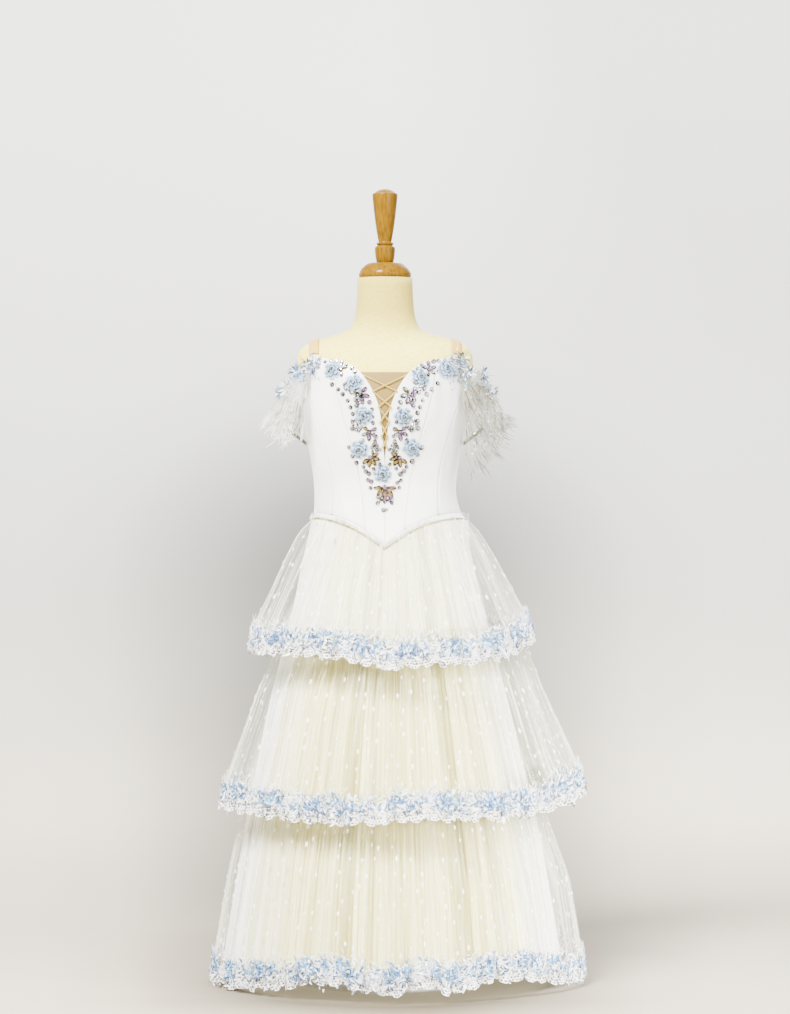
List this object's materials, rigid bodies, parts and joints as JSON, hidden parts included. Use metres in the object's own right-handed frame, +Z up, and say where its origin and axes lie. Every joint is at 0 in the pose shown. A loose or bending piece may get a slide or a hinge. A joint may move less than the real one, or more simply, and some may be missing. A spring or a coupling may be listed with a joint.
{
  "type": "ballet tutu on a dress form",
  "caption": "Romantic ballet tutu with a pointed satin bodice, laced plunge, net sleeves and three gathered net tiers edged with lace, on a limbless dress form and stand.",
  "frame": {"origin": "on the floor, at the centre of the underside of the stand's base", "axes": "+Z up the pole, -Y out of the front of the dress, +X to the wearer's left"},
  "size_m": [0.6087, 0.5236, 1.2653],
  "materials": {
    "satin": "near-white duchess satin, soft sheen",
    "net": "sheer ivory net with woven oval dots",
    "lining": "opaque ivory underskirt cloth",
    "blue_lace": "embroidered lace, cornflower blue and white",
    "rose_cloth": "pale blue gathered cloth roses",
    "skin_net": "nude stretch mesh",
    "cord": "pale gold twisted cord",
    "elastic": "peach and olive-gold elastic",
    "linen": "cream linen stretched over the form",
    "varnished_wood": "honey-gold turned wood, glossy varnish",
    "steel": "plain steel tube",
    "painted_base": "light grey painted base",
    "stone": "champagne cut stones"
  },
  "bodies": {
    "root": {"bodice_centre_front_L": "satin", "bodice_centre_front_R": "satin", "bodice_side_front_L": "satin", "bodice_side_front_R": "satin", "bodice_side_L": "satin", "bodice_side_R": "satin", "bodice_side_back_L": "satin", "bodice_side_back_R": "satin", "bodice_centre_back_L": "satin", "bodice_centre_back_R": "satin", "plunge_insert": "skin_net", "lacing_L": "cord", "lacing_R": "cord", "strap_L": "elastic", "strap_R": "elastic", "waist_band": "satin", "sleeve_ruffle_L": "net", "sleeve_lace_L": "blue_lace", "sleeve_band_L": "elastic", "sleeve_ruffle_R": "net", "sleeve_lace_R": "blue_lace", "sleeve_band_R": "elastic", "underskirt_front": "lining", "underskirt_back": "lining", "tier_net_1_front": "net", "tier_net_1_back": "net", "tier_lace_1": "blue_lace", "tier_net_2_front": "net", "tier_net_2_back": "net", "tier_lace_2": "blue_lace", "tier_net_3_front": "net", "tier_net_3_back": "net", "tier_lace_3": "blue_lace", "rose_1": "rose_cloth", "rose_2": "rose_cloth", "rose_3": "rose_cloth", "rose_4": "rose_cloth", "rose_5": "rose_cloth", "rose_6": "rose_cloth", "rose_7": "rose_cloth", "rose_8": "rose_cloth", "rose_9": "rose_cloth", "drop_stone_1": "stone", "drop_stone_2": "stone", "drop_stone_3": "stone", "drop_stone_4": "stone", "drop_stone_5": "stone", "drop_stone_6": "stone", "form_torso": "linen", "form_neck_cap": "varnished_wood", "form_finial": "varnished_wood", "form_pole": "steel", "form_base": "painted_base"}
  },
  "joints": []
}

⁂

_Instructions for the task_.
Each line of the listing should be copied exactly.

_Finished task_.
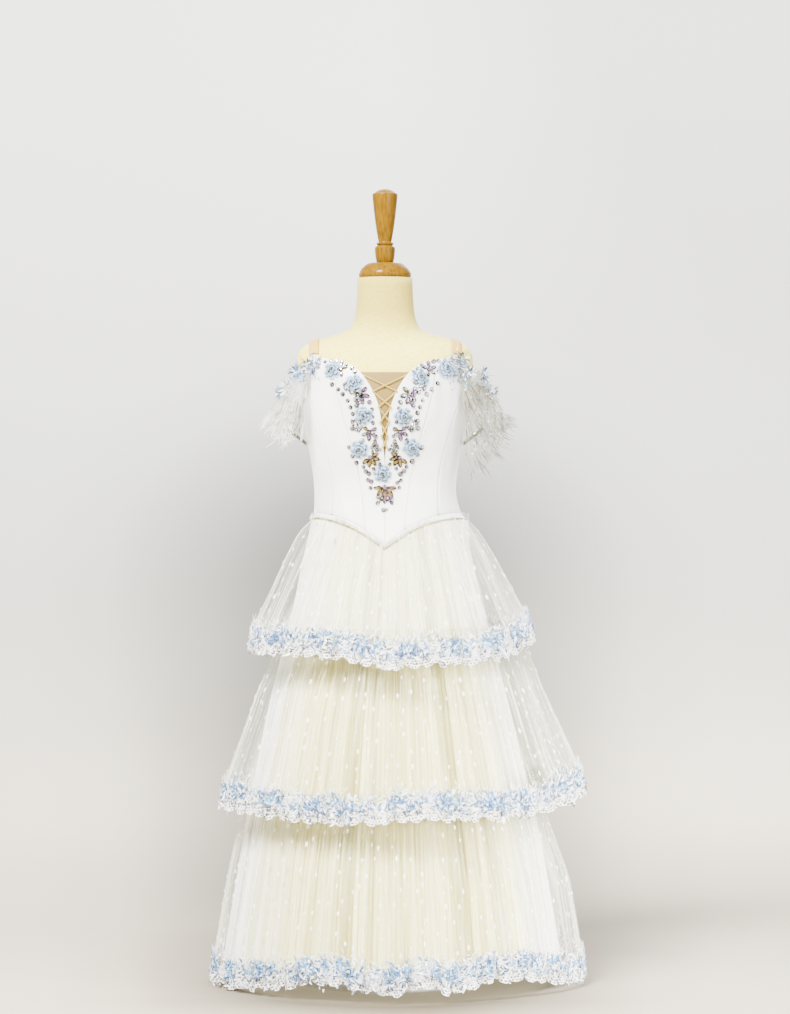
List this object's materials, rigid bodies, parts and joints as JSON, hidden parts included. Use metres in the object's own right-handed frame, +Z up, and say where its origin and axes lie. Every joint is at 0 in the pose shown. A loose or bending piece may get a slide or a hinge. A joint may move less than the real one, or more simply, and some may be missing. A spring or a coupling may be listed with a joint.
{
  "type": "ballet tutu on a dress form",
  "caption": "Romantic ballet tutu with a pointed satin bodice, laced plunge, net sleeves and three gathered net tiers edged with lace, on a limbless dress form and stand.",
  "frame": {"origin": "on the floor, at the centre of the underside of the stand's base", "axes": "+Z up the pole, -Y out of the front of the dress, +X to the wearer's left"},
  "size_m": [0.6087, 0.5236, 1.2653],
  "materials": {
    "satin": "near-white duchess satin, soft sheen",
    "net": "sheer ivory net with woven oval dots",
    "lining": "opaque ivory underskirt cloth",
    "blue_lace": "embroidered lace, cornflower blue and white",
    "rose_cloth": "pale blue gathered cloth roses",
    "skin_net": "nude stretch mesh",
    "cord": "pale gold twisted cord",
    "elastic": "peach and olive-gold elastic",
    "linen": "cream linen stretched over the form",
    "varnished_wood": "honey-gold turned wood, glossy varnish",
    "steel": "plain steel tube",
    "painted_base": "light grey painted base",
    "stone": "champagne cut stones"
  },
  "bodies": {
    "root": {"bodice_centre_front_L": "satin", "bodice_centre_front_R": "satin", "bodice_side_front_L": "satin", "bodice_side_front_R": "satin", "bodice_side_L": "satin", "bodice_side_R": "satin", "bodice_side_back_L": "satin", "bodice_side_back_R": "satin", "bodice_centre_back_L": "satin", "bodice_centre_back_R": "satin", "plunge_insert": "skin_net", "lacing_L": "cord", "lacing_R": "cord", "strap_L": "elastic", "strap_R": "elastic", "waist_band": "satin", "sleeve_ruffle_L": "net", "sleeve_lace_L": "blue_lace", "sleeve_band_L": "elastic", "sleeve_ruffle_R": "net", "sleeve_lace_R": "blue_lace", "sleeve_band_R": "elastic", "underskirt_front": "lining", "underskirt_back": "lining", "tier_net_1_front": "net", "tier_net_1_back": "net", "tier_lace_1": "blue_lace", "tier_net_2_front": "net", "tier_net_2_back": "net", "tier_lace_2": "blue_lace", "tier_net_3_front": "net", "tier_net_3_back": "net", "tier_lace_3": "blue_lace", "rose_1": "rose_cloth", "rose_2": "rose_cloth", "rose_3": "rose_cloth", "rose_4": "rose_cloth", "rose_5": "rose_cloth", "rose_6": "rose_cloth", "rose_7": "rose_cloth", "rose_8": "rose_cloth", "rose_9": "rose_cloth", "drop_stone_1": "stone", "drop_stone_2": "stone", "drop_stone_3": "stone", "drop_stone_4": "stone", "drop_stone_5": "stone", "drop_stone_6": "stone", "form_torso": "linen", "form_neck_cap": "varnished_wood", "form_finial": "varnished_wood", "form_pole": "steel", "form_base": "painted_base"}
  },
  "joints": []
}